Publisher: Thomas Nelson
ISBN: 1595554114
Category : History
Languages : en
Pages : 241
Book Description
Attentive to the last detail, rigid in his expectations of drill and execution, and fiercely protective of every man he commanded, General John J. Pershing helped shape the 20th century by leading American troops in a war that saved Europe. Alienating some and inspiring others, Pershing recognized the challenges of modern warfare and embraced them as life's mission. More than 60 years after his death, he personifies the image of an American general. Army service in the Philippines and Mexico and alongside Teddy Roosevelt in Cuba served as a critical training ground for Pershing. When President Roosevelt promoted him to general in 1906, Pershing had been one of the army's oldest captains. Now, as one of its youngest generals, that training would be put to test in the coming Great War.

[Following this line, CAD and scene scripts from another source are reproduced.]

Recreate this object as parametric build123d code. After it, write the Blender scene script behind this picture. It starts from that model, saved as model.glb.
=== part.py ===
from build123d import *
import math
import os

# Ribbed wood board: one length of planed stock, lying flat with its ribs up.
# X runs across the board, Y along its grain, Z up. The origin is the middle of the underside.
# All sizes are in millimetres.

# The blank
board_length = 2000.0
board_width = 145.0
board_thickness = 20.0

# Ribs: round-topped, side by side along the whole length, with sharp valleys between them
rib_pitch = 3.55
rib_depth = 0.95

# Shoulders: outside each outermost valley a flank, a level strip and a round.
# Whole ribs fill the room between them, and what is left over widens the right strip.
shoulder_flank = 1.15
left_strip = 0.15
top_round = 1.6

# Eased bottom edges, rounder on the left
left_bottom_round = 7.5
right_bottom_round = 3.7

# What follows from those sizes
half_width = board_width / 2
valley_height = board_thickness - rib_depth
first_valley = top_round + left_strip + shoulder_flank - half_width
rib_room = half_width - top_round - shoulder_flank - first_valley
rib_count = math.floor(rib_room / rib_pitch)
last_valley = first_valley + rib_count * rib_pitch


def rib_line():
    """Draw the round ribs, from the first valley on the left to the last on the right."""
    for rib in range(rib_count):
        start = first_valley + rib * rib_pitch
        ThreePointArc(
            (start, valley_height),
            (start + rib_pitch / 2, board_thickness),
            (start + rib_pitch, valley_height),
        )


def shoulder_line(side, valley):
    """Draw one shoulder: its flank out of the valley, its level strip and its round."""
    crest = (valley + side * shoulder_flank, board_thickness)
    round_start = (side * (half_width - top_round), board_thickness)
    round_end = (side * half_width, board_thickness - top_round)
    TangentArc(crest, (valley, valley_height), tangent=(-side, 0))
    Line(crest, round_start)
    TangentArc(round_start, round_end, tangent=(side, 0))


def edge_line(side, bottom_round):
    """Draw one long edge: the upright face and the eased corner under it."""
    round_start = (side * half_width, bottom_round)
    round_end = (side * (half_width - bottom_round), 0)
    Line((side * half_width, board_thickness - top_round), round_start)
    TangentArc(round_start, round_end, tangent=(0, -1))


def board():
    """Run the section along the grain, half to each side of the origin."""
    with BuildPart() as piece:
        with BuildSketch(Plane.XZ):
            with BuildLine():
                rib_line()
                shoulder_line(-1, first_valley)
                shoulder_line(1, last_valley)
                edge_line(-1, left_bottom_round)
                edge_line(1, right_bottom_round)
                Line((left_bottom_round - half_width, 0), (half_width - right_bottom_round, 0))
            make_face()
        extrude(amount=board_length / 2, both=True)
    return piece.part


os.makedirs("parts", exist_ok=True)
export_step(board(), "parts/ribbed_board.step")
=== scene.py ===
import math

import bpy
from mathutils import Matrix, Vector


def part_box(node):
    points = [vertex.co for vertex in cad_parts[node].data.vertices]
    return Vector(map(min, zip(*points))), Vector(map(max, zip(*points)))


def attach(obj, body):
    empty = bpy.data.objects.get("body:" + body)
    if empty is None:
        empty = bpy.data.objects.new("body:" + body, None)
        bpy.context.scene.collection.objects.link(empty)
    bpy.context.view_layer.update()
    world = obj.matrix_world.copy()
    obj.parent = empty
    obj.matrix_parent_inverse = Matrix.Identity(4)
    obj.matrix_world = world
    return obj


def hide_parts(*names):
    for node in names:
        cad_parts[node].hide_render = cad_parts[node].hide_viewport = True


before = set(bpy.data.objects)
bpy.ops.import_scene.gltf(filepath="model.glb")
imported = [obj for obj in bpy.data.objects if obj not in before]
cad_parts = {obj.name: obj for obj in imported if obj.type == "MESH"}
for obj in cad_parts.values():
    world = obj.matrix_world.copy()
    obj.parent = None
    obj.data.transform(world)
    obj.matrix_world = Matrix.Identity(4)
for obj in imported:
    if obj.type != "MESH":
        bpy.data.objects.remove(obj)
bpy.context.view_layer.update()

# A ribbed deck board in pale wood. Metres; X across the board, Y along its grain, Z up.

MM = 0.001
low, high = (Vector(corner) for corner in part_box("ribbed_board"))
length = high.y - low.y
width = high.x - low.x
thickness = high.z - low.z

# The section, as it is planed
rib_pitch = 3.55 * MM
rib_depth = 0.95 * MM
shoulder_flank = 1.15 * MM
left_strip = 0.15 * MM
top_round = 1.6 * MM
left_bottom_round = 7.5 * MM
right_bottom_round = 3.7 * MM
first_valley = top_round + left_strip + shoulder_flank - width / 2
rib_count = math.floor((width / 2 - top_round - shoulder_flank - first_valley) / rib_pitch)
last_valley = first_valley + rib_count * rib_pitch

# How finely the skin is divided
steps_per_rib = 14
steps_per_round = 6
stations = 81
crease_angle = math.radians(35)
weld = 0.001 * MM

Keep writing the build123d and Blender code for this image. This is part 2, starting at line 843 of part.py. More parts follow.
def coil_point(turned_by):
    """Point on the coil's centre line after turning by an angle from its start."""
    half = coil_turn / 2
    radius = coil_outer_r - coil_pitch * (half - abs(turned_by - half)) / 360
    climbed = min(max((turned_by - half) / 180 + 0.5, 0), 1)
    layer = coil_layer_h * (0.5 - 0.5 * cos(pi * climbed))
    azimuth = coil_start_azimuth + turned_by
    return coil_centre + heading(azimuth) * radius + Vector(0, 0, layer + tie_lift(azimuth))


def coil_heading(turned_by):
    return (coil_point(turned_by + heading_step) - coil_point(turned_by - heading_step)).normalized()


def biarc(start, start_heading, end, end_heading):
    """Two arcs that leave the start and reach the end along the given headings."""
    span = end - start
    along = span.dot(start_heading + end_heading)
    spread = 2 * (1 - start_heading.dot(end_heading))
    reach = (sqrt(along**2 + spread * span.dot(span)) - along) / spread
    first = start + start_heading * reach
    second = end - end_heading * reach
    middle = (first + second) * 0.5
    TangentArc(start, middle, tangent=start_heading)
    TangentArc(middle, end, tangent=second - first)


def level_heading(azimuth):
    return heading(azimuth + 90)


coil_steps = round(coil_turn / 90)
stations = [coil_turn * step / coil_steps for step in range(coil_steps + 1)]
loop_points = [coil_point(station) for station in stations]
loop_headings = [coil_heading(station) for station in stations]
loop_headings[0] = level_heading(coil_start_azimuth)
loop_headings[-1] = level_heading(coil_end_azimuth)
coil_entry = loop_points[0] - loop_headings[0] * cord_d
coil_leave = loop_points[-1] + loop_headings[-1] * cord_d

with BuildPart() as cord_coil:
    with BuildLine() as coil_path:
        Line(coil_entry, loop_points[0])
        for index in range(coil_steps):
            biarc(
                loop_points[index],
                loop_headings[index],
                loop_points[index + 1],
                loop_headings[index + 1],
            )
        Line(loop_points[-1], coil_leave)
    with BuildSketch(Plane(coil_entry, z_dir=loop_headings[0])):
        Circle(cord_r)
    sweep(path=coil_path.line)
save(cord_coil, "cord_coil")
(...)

Author John Perry unveils a general somewhat neglected by history, a mystifying fact considering that at one time more than a million soldiers followed him into battle. When France and England yearned for much-needed support against a German juggernaut, Pershing established an aggressive strategy that incorporated overwhelming numbers and comprehensive engagement, a strategy that made all the difference. Not only were there honor and order in his methods, there was victory. A legend in his own time, Pershing became the first man to be appointed General of the Armies.